Embora o gasto anual com educação básica tenha aumentado 12% entre 2005 e 2011, os dispêndios no ensino médio estão muito abaixo da média mundial. O país gasta anualmente, por aluno, 20% da renda per capita – tanto no ensino fundamental quanto no médio, mas esses dois níveis de educação não têm o mesmo custo (o ensino médio é mais caro). O gasto maior vai para o ensino superior, em que o aluno custa 80% da renda per capita. “Em outros países, o gasto com a graduação envolve uma contrapartida da família. A educação básica tem que ser gratuita, a superior não”, disse Barros.

Esse problema se reflete nas atividades econômicas. A produtividade do trabalho permanece estagnada ha três décadas. Em 1980, estávamos igual à Coreia do Sul. Hoje, três brasileiros produzem o equivalente ao que um coreano produz. Também em 1980, eram necessários dez chineses para produzir o que um brasileiro produzia. Atualmente, essa proporção é de um para um.

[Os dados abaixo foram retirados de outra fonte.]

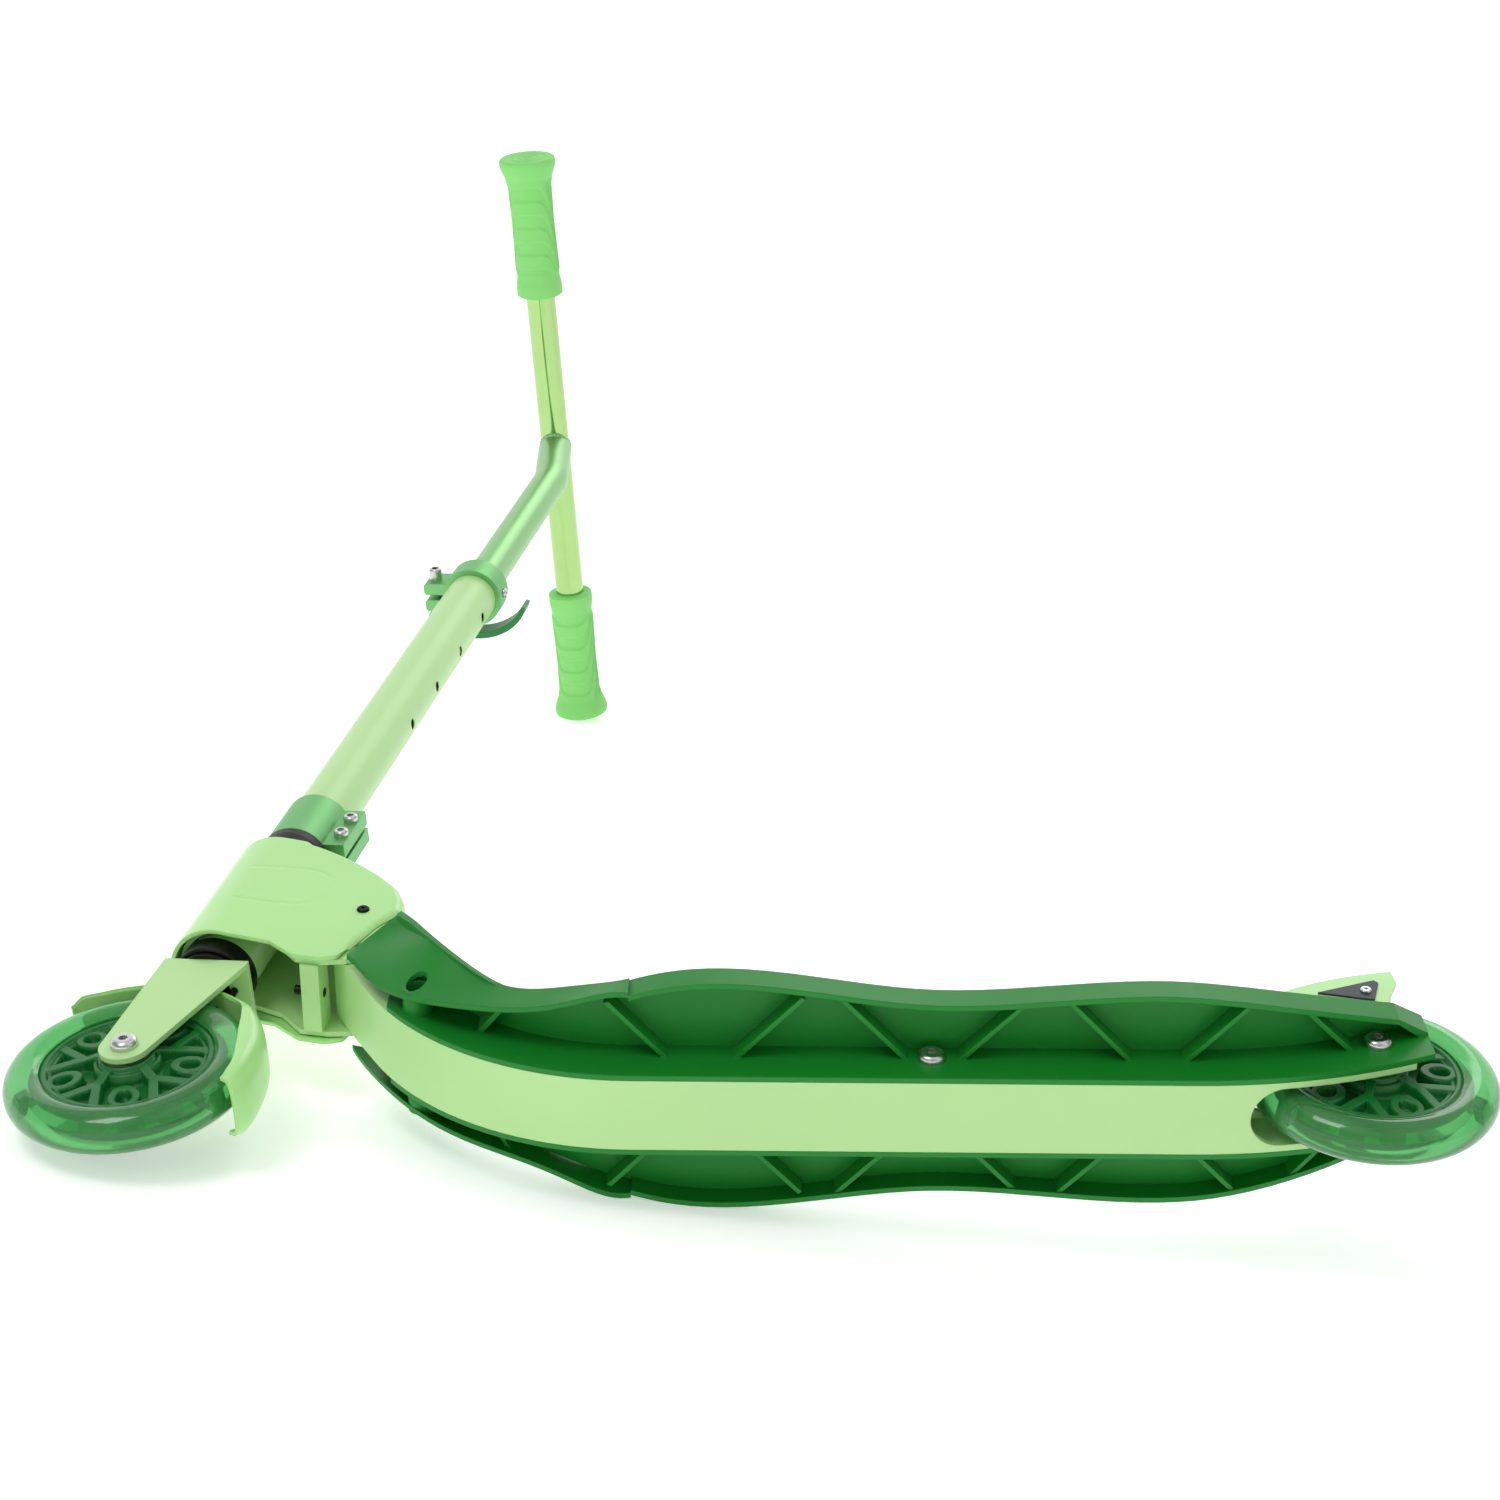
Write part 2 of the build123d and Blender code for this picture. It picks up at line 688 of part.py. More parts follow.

“Mas como um país com produtividade tão lenta pode reduzir tanto a pobreza?”, questionou o conferencista. “Estamos aumentando a remuneração muito acima da produtividade, e isso só pode ser feito por um tempo. China, Coreia do Sul, Malásia e Chile aumentaram a escolaridade e, consequentemente, a produtividade. O Brasil fez um grande esforço para aumentar a escolaridade, mas não conseguimos converter em produtividade. Isso quer dizer que essa educação está tendo pouco significado para nossa economia.”

A educação brasileira perdeu boa parte de sua capacidade de elevar a remuneração dos trabalhadores. A renda do pouco educado cresceu muito, mas a de quem tem nível superior está estagnada há 15 anos. “Não é à toa que o jovem olha para essa educação e não se interessa. Ele decide não fazer o ensino médio porque sabe que não vai valer muita coisa.”

Segundo Barros, os jovens de 18 a 21 anos que não estudam, não trabalham e não procuram trabalho já são 20%, e os gráficos mostram que isso não acontece porque eles têm filhos ou afazeres domésticos, mas por desinteresse. “Precisamos dar melhores oportunidades a eles”, alertou o Acadêmico.